We made it to the Botanical Gardens on Monday also, although we didn't have nearly enough time, enough painkillers for our feet, or enough patience for the 800 gaudy chinese lanterns around the place to fully enjoy it. I imagine once those damn lanterns are gone it'll be fairly attractive.
On Saturday we hit the museum of fine arts, where we particularly enjoyed the really strong post-1945 collection and a nice pre-columbian collection. Our favorite, though, was a chess set designed by Salvador Dali where the pieces were molded from Dali and his wife Gala's fingers. It showed up in the 1999 Neiman Marcus catalog, for the low low price of $15,000
. I wish I could afford it.
Sunday we made it to Marche Jean Talon, which was spectacular. The quantity and quality of local produce in Montreal's old Little Italy was astounding, and there were some brick and mortar places on the fringes with lovely wares also.
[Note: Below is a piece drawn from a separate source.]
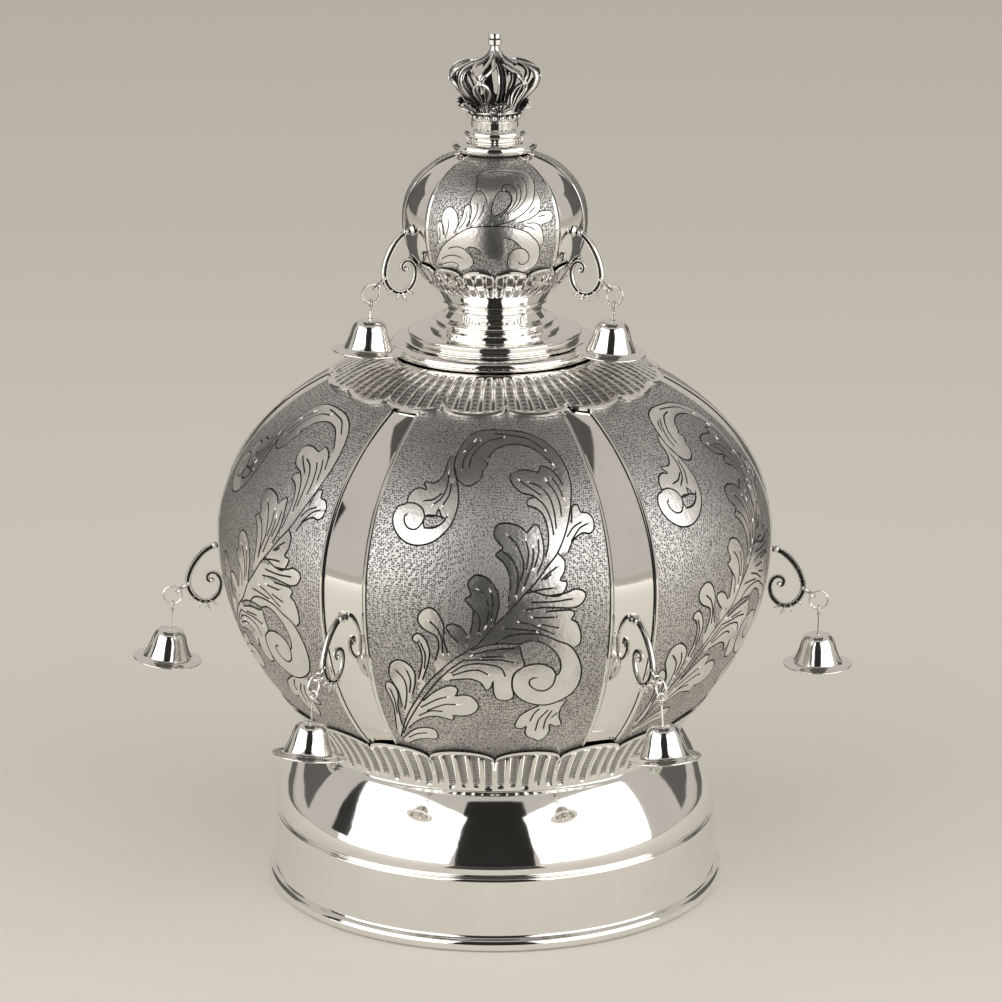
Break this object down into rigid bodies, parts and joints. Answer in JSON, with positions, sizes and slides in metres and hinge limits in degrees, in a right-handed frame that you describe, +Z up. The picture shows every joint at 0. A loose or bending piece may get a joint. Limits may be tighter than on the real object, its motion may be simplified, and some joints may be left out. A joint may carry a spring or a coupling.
{
  "type": "torah crown",
  "caption": "Silver Torah crown: hollow base ring, ribbed engraved globe, smaller globe on a turned neck, openwork crown on top and scroll arms hung with bells.",
  "frame": {"origin": "centre of the base ring's underside, on the surface the crown stands on", "axes": "+Z up along the crown's axis, -Y toward the front, +X to the viewer's right"},
  "size_m": [0.3138, 0.282, 0.3716],
  "materials": {
    "polished_silver": "mirror-polished silver",
    "chased_silver": "engraved silver with a finely punched matt ground and polished leaves",
    "cast_silver": "cast silver with darkened hollows",
    "bell_silver": "mirror-polished silver"
  },
  "bodies": {
    "root": {"base_ring": "polished_silver", "large_globe": "chased_silver", "neck_skirt": "chased_silver", "neck": "polished_silver", "small_globe": "chased_silver", "finial_stem": "polished_silver", "mini_crown": "cast_silver", "lower_arm_1": "cast_silver", "lower_ring_1": "cast_silver", "lower_hanger_1": "cast_silver", "lower_bell_1": "bell_silver", "lower_arm_2": "cast_silver", "lower_ring_2": "cast_silver", "lower_hanger_2": "cast_silver", "lower_bell_2": "bell_silver", "lower_arm_3": "cast_silver", "lower_ring_3": "cast_silver", "lower_hanger_3": "cast_silver", "lower_bell_3": "bell_silver", "lower_arm_4": "cast_silver", "lower_ring_4": "cast_silver", "lower_hanger_4": "cast_silver", "lower_bell_4": "bell_silver", "lower_arm_5": "cast_silver", "lower_ring_5": "cast_silver", "lower_hanger_5": "cast_silver", "lower_bell_5": "bell_silver", "lower_arm_6": "cast_silver", "lower_ring_6": "cast_silver", "lower_hanger_6": "cast_silver", "lower_bell_6": "bell_silver", "upper_arm_1": "cast_silver", "upper_ring_1": "cast_silver", "upper_hanger_1": "cast_silver", "upper_bell_1": "bell_silver", "upper_arm_2": "cast_silver", "upper_ring_2": "cast_silver", "upper_hanger_2": "cast_silver", "upper_bell_2": "bell_silver", "upper_arm_3": "cast_silver", "upper_ring_3": "cast_silver", "upper_hanger_3": "cast_silver", "upper_bell_3": "bell_silver"}
  },
  "joints": []
}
We got some fantastic sorbets (berry and chai) at a little ice cream store and some indian-spiced carrot fritters.
As for the produce, though, I'll give you these pictures:
Quite a few more pictures available here
Schwartz's Montreal Hebrew Delicatessen
(514) 842-0800 (Fax)
3895 ST LAURENT
MONTREAL, QC H2W 1X9
Metro: Place d'Armes
(514) 844-0272 (Fax)
443 RUE ST-FRANÇOIS XAVIER
MONTRÉAL, QC H2Y 2T1
1593 RUE SAINT-DENIS
MONTREAL, QC H2X 3K3
Restaurant l'Etoile de Tunis
Metro: Jean Talon
6701 AVENUE DE CHÂTEAUBRIAND
ROSEMONT, QC H2S 2N9
Pied De Cochon (Au)
Metro: Mont Royal
536 AVENUE DULUTH EST
MONTRÉAL, QC H2L 1A9
Cafe El Dorado Inc
Metro: Mont Royal
921 AVENUE DU MONT-ROYAL EST
MONTREAL, QC H2J 1X3
We took the metro everywhere we went. I listed the metro stops for these from memory, but you should consult a map.
As I said, a fantastic trip. I still have dreams about some of the food.
* From the "Rough Guides" series. Beth knew it was a winner when Schwartz's was the only restaurant that had a landmark spot on the map. Also nice is that every restaurant, cafe, or other destination has the nearest Metro stop listed.